Posts Tagged ‘continue3rd’

Marriage & Divorce — help me to save my marriage from my wife’s nature….. CONTINUE….3rd part?

Friday, April 2nd, 2010

Thanks for the previous answers. I would like to continue discussion….
Looks like my wife’s nature or mind is not thinking good. She don’t like any body who tell her some thing about her and her kids….like why you give this candy to your kids….your kids are not listening….any thing like that. After that she always thinking bad about that person and always complains about them to me and I knew that those all people don’t say every time. This is some thing that they see and tell her.
Except her 2 sisters she doesn’t have good relation with any body. She forces me to fight with my neighbor.
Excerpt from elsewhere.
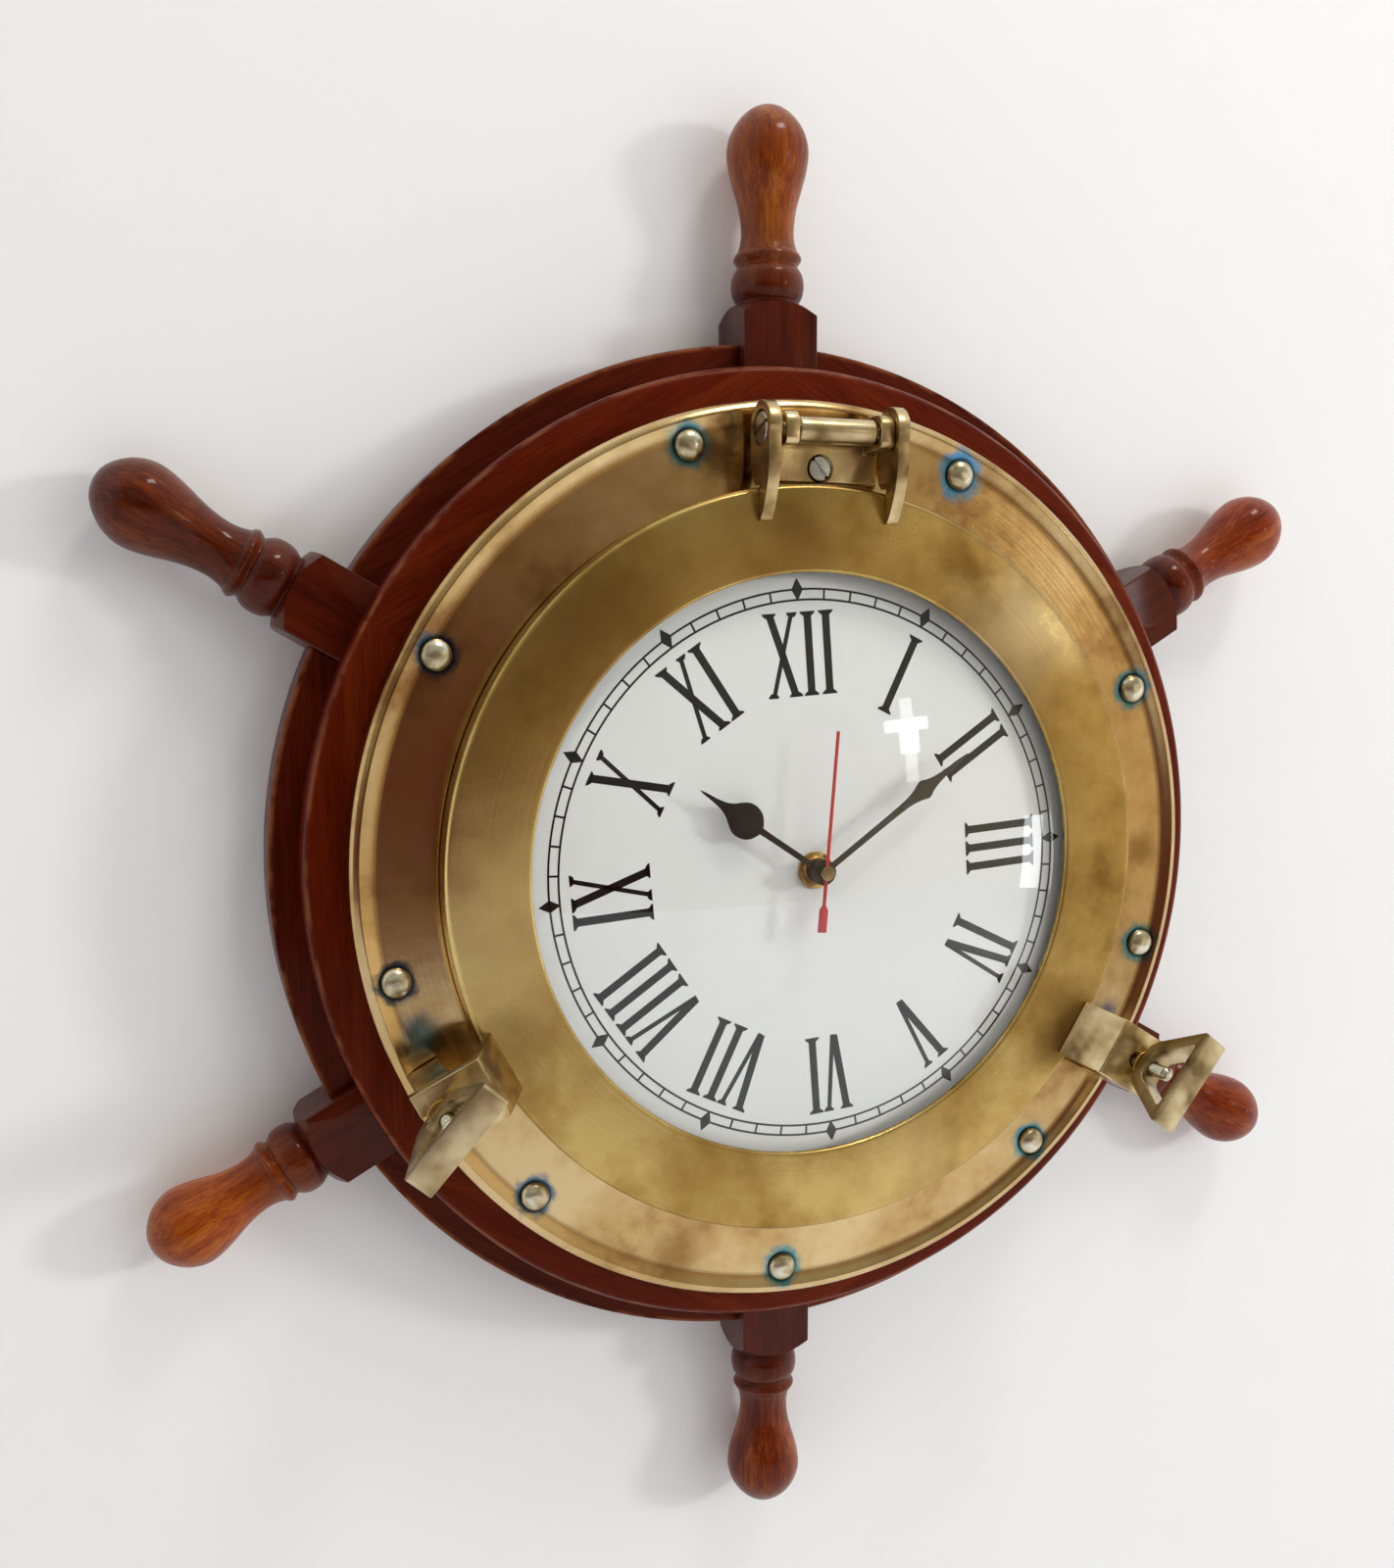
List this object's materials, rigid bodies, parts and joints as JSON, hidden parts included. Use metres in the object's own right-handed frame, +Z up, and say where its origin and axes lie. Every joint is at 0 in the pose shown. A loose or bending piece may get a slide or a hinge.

She fights with my parents and my sister. She fights with her brother too. She always complains about all of my friend’s wife and her co-workers at her work. She doesn’t have any friends. She doesn’t like most of my relatives. Even one time she fights with her mom and dad. I told her even if I knew your nature if you behave good with me I don’t care about others. We will happily live together

Do you love your wife? Is she more important to you than yourself? Some people are so misunderstood, and wind up alone as a result .. all because no-one takes the time to help them out. I think your wife is one of those people – instead of getting mad, frustrated & upset with her .. sit down and talk to her. People don’t get mad for no reason, or pick fights for no reason, or dislike others for no reason. If she’s irritable, argumentative, complains alot and fights alot, you need to understand that she does it BECAUSE OF something going on inside her. You’re her husband – the pillar of the family .. you need to be there for your wife. Stop seeking better, start MAKING better. Help her out .. she may be struggling with depression, bitterness towards your family members or she may just be feeling totally stressed out .. you need to figure out why she’s behaving the way she is. Remember what I said before – people don’t just go round making life hell for others for the fun of it. The majority of the time, it’s because they have some sort of an internal battle going on. Trust me, I’ve been one of those people .. and my brother still is. I’ve learnt not to get mad or insulted when he hurts me .. Instead, I try to help him out .. and believe it or not, it soothes him. I know he struggles, I know he battles his own demons .. and he doesn’t need criticism .. he needs a friend. If you truly love your wife, you’ll sit down with her and give her a hand to hold and a shoulder to cry on. Ask her why she doesn’t like your family members – maybe they offended her. Ask her if she’s feeling upset/anxious/stressed/depressed. She may be having a rough time, and she doesn’t need you to make it worse .. she needs help & love. You’d be surprised at what a little tender care can do .. instead of forcing her to change, help her out. She may just respond, and you’ll watch her bloom into something beautiful before you :) Do your best not to judge before you know the real problem. All the best!